If for any reason MapTiler isn't working out for you, you can also use gdal2tiles directly.  Mano Marks recently wrote a nice tutorial on using gdal2tiles for creating KML superoverlays.  The concept is the same for creating spherical mercator tiles - you just need to change the warping projection (to use EPSG:3785 instead of EPSG:4326) and remove the geodetic option from gdal2tiles and you should be good to go (note that epsg:900913 is equivelent to epsg:3785, and if you do not have one of them in your epsg file, you may need to add it manually)

The source imagery was .6 meters/pixel, and because we're near the equator, tiles at level 18 are close to the scale of the original image.  Going up to zoom 19 added a little viewing clarity, but it took ~4x the space as was required for my level 18 tiles, not to mention the time to render them.  In this case, rendering zoom level 19 alone took over 45 minutes.

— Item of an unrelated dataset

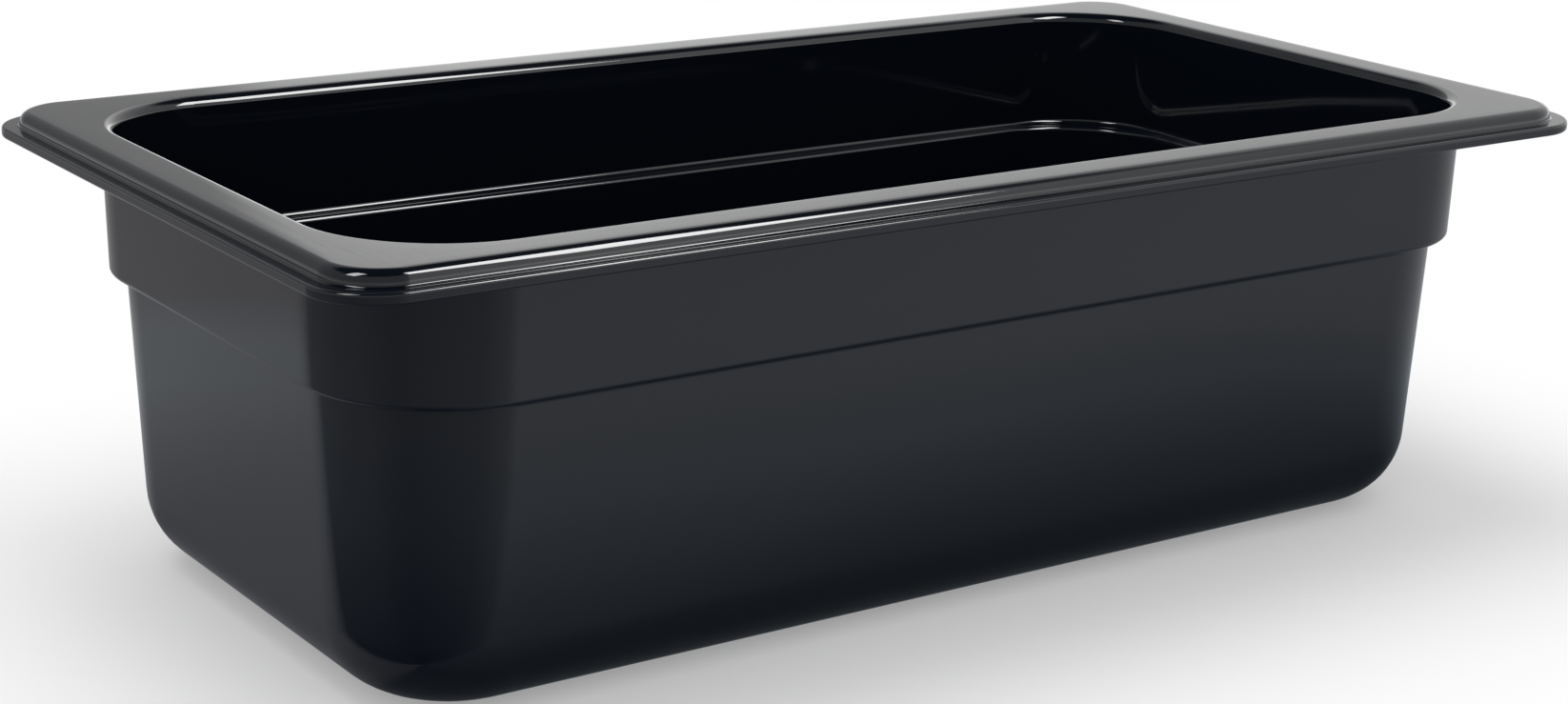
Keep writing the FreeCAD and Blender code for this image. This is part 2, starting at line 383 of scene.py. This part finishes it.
front_felt = add(tree, "Emission", {"Color": shades[0], "Strength": light_on_felt})
left_felt = add(tree, "Emission", {"Color": shades[1], "Strength": 1.0})
both = add(tree, "MixShader", {0: on_left, 1: front_felt, 2: left_felt})
add(tree, "OutputMaterial", {"Surface": both})
only_in_reflections(sheet("felt_mat", 1.2, 0.3 * MM, felt))

# Matt paint gives broad, soft-edged fields of grey and white in the rim's flats and roundings.
walls, tree = new_material("painted studio walls")
room_radius = 3.0
direction = add(tree, "VectorMath", {0: add(tree, "TexCoord").outputs["Object"], "Scale": 1 / room_radius},
                operation="SCALE")
parts = add(tree, "SeparateXYZ", {"Vector": direction}).outputs
right_side = add(tree, "ValToRGB", {"Fac": parts["X"]})
set_ramp(right_side, [(0.2, grey(0.31)), (0.345, grey(0.41)), (0.375, grey(0.82)), (0.45, grey(1.0)),
                      (0.7, grey(0.72))])
below_ceiling = add(tree, "MapRange", {"Value": parts["Z"], "From Min": 0.68, "From Max": 0.82,
                                       "To Min": 1.2, "To Max": 0.05}, interpolation_type="SMOOTHSTEP")
skirting = add(tree, "MapRange", {"Value": parts["Z"], "From Min": 0.06, "From Max": 0.19,
                                  "To Min": 1.7, "To Max": 1.0}, interpolation_type="SMOOTHSTEP")
lit = add(tree, "Math", {0: right_side, 1: below_ceiling}, operation="MULTIPLY")
level = add(tree, "Math", {0: lit, 1: skirting}, operation="MULTIPLY")
glow = add(tree, "Emission", {"Color": linear("#FFFFFF"), "Strength": level})
add(tree, "OutputMaterial", {"Surface": glow})
dome = bmesh.new()
bmesh.ops.create_uvsphere(dome, u_segments=64, v_segments=32, radius=room_radius)
room_mesh = bpy.data.meshes.new("studio_room")
dome.to_mesh(room_mesh)
dome.free()
room_mesh.materials.append(walls)
room = bpy.data.objects.new("studio_room", room_mesh)
scene.collection.objects.link(room)
only_in_reflections(room)


# One large soft lamp overhead lights the floor and gives the shadow. Two small softboxes, over the front
# and the left end, light nothing: their bright faces only show as streaks on the rim. Their places were
# worked back from the streaks that the main view needs.

def hang(thing, place, target):
    """Put a lamp or a softbox's face in place, pointed at a target."""
    thing.location = place
    thing.rotation_euler = (Vector(target) - Vector(place)).to_track_quat("-Z", "Y").to_euler()
    if thing.name not in scene.collection.objects:
        scene.collection.objects.link(thing)


overhead = bpy.data.lights.new("overhead", "AREA")
overhead.shape = "DISK"
overhead.size = 1.4
overhead.energy = 9
lamp = bpy.data.objects.new("overhead", overhead)
hang(lamp, (-0.3, 0.5, 1.7), (0, 0, 0))
lamp.visible_glossy = False

# Lit fabric gives crisp white streaks with even ends. Each softbox has a side, a strength, a size, its
# place and the point of the rim that it faces.
softboxes = [
    ("front", 15.0, (0.19, 0.29), (0.195, -0.35, 0.522), (0.0, -0.085, 0.098)),
    ("left", 9.0, (0.15, 0.26), (-0.447, -0.097, 0.564), (-0.155, -0.08, 0.099)),
]
for side, strength, size, place, target in softboxes:
    fabric, tree = new_material("lit softbox fabric, " + side)
    glow = add(tree, "Emission", {"Color": linear("#FFFFFF"), "Strength": strength})
    add(tree, "OutputMaterial", {"Surface": glow})
    face = sheet("softbox_face_" + side, 0.5, 0, fabric)
    face.scale = (*size, 1)
    hang(face, place, target)
    only_in_reflections(face)

# The air round it all is plain white to the eye, and gives things three quarters of that as light.
world = bpy.data.worlds.new("white studio air")
scene.world = world
world.use_nodes = True
tree = world.node_tree
tree.nodes.clear()
rays = add(tree, "LightPath").outputs
plain = add(tree, "Background", {"Color": linear("#FFFFFF"), "Strength": 1.0})
soft = add(tree, "Background", {"Color": linear("#FFFFFF"), "Strength": 0.75})
mixed = add(tree, "MixShader", {0: rays["Is Diffuse Ray"], 1: plain, 2: soft})
add(tree, "OutputWorld", {"Surface": mixed})


# The camera: a short telephoto lens at the near left corner, a little above the rim, with a slight
# roll. Angles are in radians and distances in metres.
camera_data = bpy.data.cameras.new("camera")
camera_data.sensor_width = 36
camera_data.lens = 68.06
camera = bpy.data.objects.new("camera", camera_data)
azimuth = 0.609
elevation = 0.285
roll = 0.025
distance = 0.66128
aim = Vector((-0.020915, -0.021355, 0.05))
back = Vector((-sin(azimuth) * cos(elevation), -cos(azimuth) * cos(elevation), sin(elevation)))
right = (-back).cross(Vector((0, 0, 1))).normalized()
up = back.cross(right)
turned = Matrix((right * cos(roll) + up * sin(roll), up * cos(roll) - right * sin(roll), back)).transposed()
camera.matrix_world = Matrix.Translation(aim + back * distance) @ turned.to_4x4()
scene.collection.objects.link(camera)
scene.camera = camera
scene.view_settings.view_transform = "Standard"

Option B:  Generate tiles on demand

Often, you are dealing with a larger dataset than Kibera, and rendering all the tiles might take many hundreds of gigabytes (or much more).  In addition, it's very likely that the vast majority of your tiles will never be requested by any user -- rendering the middle of a 'boring' area up to zoom level 20 is basically a waste of space.  But since you can't be exactly sure which tiles will be requested, you may want to render them on-demand, and then cache those requested tiles under the assumption that if they were requested once, they're more likely to be requested again.  Another reason to do this is time:  It only took 15 minutes to render Kibera up to zoom level 18, but what if you just got imagery for Afghanistan, and you'd like to start looking at the tiles _right now_ instead of waiting overnight (or longer) for the pre-rendering to finish?  One answer is TileCache

A common use-case for TileCache is to put it as middleware between an existing WMS server and the end users.  This works great, but requires you've got a WMS server already configured.  However, TileCache can also read GDAL Data Formats directly, and then spit out the tiles.  To use this, it's important you have both PIL and Numpy installed (along with GDAL and TileCache, of course).  Here's a simple tilecache configuration for creating google-map compatible tiles:


In addition, however, you need to make sure your source data is in the matching spherical mercator projection.  To reproject (or transform) the Kibera imagery, I used this command:

gdalwarp -t_srs epsg:3785 09FEB19_BOOST.tif kibera.tif

Finally, you can also use tilecache_seed to pre-render some or all of the tiles using tilecache itself.  It can be useful for example to seed all but the last couple zoom levels (these will take relatively little disk space) so the first users of the map won't have to wait for tiles to render until they zoom way in to see some detail.

Tips and Tricks

There's a few things you can do to speed up tile generation and lessen the load on your server.  With a small dataset like this, it's not a big deal - but when dealing with bigger data sources, speeding up your render time can mean hours or days of computer time saved.

Transforming your Source Data:  Making sure your source data is in the same projection as your output tiles means more then creating a VRT with the metadata for the projection transformation - it means actually transforming the raw data so it doesn't have to be transformed on the fly during tile creation.  This has to be done for the tilecache option above, but if using MapTiler or gdal2tiles, you may wish to use gdalwarp as noted at the end of the TileCache section above to actually output a new tiff file to use as your source.  The disadvantage of this is that you end up using extra space for the source data while you render, but if you're plan is to pre-render all the tiles then disk space is probably not your concern.  

Creating Overviews: In the Kibera example above, only zoom levels 18 and 19 were near the source dataset resolution.  All of the lower zoom levels could have been rendered more quickly if we had them reading from a more course (downsampled) data source.  Fortunately GDAL ships with a utility to let us create these downsampled "overviews", which will in turn be used by any of the above rendering methods.  To create overviews of my gdal data source I run:

gdaladdo kibera.tif -r 2 4 8 16

I can also add the "-r" parameter to the gdaladdo command which will create a separate overview file rather than incorporate them directly into my source tiff.  Either way, this can potentially speed up rendering time for all but your most detailed zoom levels.

Post Processing:  As mentioned by MapTiler during the tile creation process, you can save half your disk space or more by minimizing the output tile size using PNGNQ.  There's a thread here discussing ways to recurse through all your png files on windows or linux.